**Task brief**
Find and return each line containing "continues".

A run of records
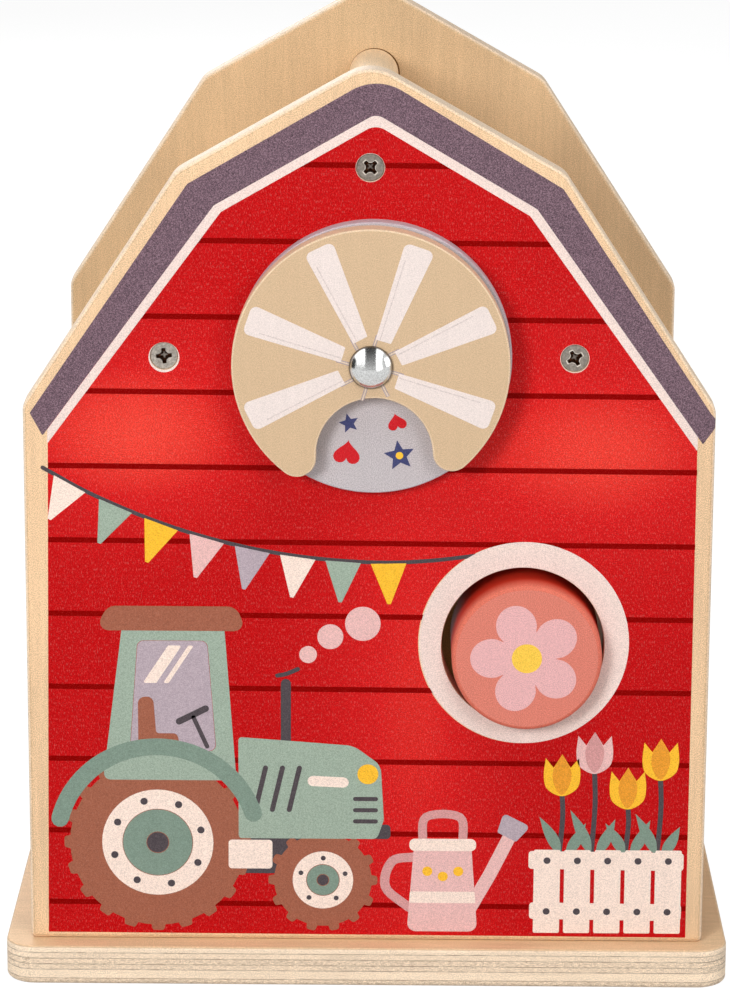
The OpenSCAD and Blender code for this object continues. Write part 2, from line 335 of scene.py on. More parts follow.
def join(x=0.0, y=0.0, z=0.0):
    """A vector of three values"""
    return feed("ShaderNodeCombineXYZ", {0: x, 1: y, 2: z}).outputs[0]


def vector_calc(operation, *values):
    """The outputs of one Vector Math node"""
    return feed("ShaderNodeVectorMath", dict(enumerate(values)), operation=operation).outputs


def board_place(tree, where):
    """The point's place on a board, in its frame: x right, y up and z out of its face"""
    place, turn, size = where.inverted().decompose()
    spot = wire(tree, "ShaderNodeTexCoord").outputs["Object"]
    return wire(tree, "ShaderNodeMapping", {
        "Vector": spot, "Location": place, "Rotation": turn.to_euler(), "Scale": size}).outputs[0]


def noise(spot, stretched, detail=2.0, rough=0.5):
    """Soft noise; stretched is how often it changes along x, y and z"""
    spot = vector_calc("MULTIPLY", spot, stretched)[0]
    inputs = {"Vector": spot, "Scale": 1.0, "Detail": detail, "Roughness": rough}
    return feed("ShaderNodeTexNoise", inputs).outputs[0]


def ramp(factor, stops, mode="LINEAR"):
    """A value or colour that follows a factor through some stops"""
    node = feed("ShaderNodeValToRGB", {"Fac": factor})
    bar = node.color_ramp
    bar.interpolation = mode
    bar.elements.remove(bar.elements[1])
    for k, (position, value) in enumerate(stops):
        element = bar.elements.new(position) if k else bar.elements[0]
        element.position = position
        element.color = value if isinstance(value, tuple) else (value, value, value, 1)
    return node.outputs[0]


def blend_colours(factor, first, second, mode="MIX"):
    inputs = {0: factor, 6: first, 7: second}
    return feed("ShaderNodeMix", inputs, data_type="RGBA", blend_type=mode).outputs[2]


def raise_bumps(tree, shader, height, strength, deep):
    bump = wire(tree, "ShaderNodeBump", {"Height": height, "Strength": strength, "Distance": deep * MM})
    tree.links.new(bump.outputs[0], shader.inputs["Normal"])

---

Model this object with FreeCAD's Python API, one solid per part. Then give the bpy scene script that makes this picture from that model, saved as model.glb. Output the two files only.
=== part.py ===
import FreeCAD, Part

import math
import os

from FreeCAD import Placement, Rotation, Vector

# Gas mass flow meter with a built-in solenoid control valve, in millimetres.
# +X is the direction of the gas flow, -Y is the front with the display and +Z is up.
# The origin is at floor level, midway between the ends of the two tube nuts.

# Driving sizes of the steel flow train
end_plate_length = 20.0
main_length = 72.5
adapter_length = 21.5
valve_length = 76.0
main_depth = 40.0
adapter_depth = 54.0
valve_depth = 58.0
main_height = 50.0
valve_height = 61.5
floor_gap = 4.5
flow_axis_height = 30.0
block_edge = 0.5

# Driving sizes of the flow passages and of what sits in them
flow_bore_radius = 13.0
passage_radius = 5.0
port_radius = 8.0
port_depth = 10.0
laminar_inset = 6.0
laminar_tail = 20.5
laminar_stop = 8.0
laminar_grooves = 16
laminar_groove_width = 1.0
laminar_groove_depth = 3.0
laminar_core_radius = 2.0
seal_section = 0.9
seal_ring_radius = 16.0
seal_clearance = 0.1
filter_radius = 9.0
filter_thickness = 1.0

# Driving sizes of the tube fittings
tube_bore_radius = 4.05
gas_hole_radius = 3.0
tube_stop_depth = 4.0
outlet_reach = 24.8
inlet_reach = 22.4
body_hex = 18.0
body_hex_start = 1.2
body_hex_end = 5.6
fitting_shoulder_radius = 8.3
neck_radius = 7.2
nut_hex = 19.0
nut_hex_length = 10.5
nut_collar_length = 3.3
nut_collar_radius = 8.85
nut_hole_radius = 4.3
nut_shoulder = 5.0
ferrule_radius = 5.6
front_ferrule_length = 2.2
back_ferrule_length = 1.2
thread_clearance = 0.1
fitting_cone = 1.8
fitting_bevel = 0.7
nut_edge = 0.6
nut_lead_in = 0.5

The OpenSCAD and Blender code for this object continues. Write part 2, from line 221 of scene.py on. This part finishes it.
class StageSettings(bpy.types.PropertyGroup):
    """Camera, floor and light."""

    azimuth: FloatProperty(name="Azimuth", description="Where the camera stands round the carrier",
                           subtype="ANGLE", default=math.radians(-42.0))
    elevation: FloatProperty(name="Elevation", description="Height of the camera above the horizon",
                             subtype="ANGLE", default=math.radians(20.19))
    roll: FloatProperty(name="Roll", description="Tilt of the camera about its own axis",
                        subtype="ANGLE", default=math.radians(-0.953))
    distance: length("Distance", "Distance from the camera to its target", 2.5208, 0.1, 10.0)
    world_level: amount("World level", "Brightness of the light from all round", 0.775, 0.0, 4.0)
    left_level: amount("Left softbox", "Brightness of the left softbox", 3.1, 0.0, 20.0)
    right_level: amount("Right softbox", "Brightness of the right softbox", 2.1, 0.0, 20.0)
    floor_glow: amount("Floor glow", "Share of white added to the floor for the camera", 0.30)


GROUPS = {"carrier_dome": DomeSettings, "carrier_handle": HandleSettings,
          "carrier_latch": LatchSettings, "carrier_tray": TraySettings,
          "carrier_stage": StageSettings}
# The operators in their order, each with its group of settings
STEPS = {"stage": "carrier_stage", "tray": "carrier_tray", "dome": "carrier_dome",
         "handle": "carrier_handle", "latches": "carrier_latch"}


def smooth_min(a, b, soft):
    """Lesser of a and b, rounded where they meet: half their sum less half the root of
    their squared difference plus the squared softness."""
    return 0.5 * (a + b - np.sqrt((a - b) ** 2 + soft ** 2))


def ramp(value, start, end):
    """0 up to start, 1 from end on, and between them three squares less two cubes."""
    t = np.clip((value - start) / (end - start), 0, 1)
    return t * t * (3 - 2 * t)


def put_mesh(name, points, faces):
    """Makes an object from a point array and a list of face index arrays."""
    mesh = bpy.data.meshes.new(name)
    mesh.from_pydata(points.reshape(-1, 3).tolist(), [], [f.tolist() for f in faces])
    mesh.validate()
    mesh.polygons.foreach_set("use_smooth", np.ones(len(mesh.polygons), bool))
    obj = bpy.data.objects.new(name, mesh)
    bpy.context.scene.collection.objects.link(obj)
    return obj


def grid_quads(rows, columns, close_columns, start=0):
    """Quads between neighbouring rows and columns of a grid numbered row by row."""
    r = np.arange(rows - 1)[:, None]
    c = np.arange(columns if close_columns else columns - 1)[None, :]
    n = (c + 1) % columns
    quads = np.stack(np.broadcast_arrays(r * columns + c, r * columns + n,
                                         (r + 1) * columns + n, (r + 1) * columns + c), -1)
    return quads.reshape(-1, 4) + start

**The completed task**
The OpenSCAD and Blender code for this object continues. Write part 2, from line 335 of scene.py on. More parts follow.
The OpenSCAD and Blender code for this object continues. Write part 2, from line 221 of scene.py on. This part finishes it.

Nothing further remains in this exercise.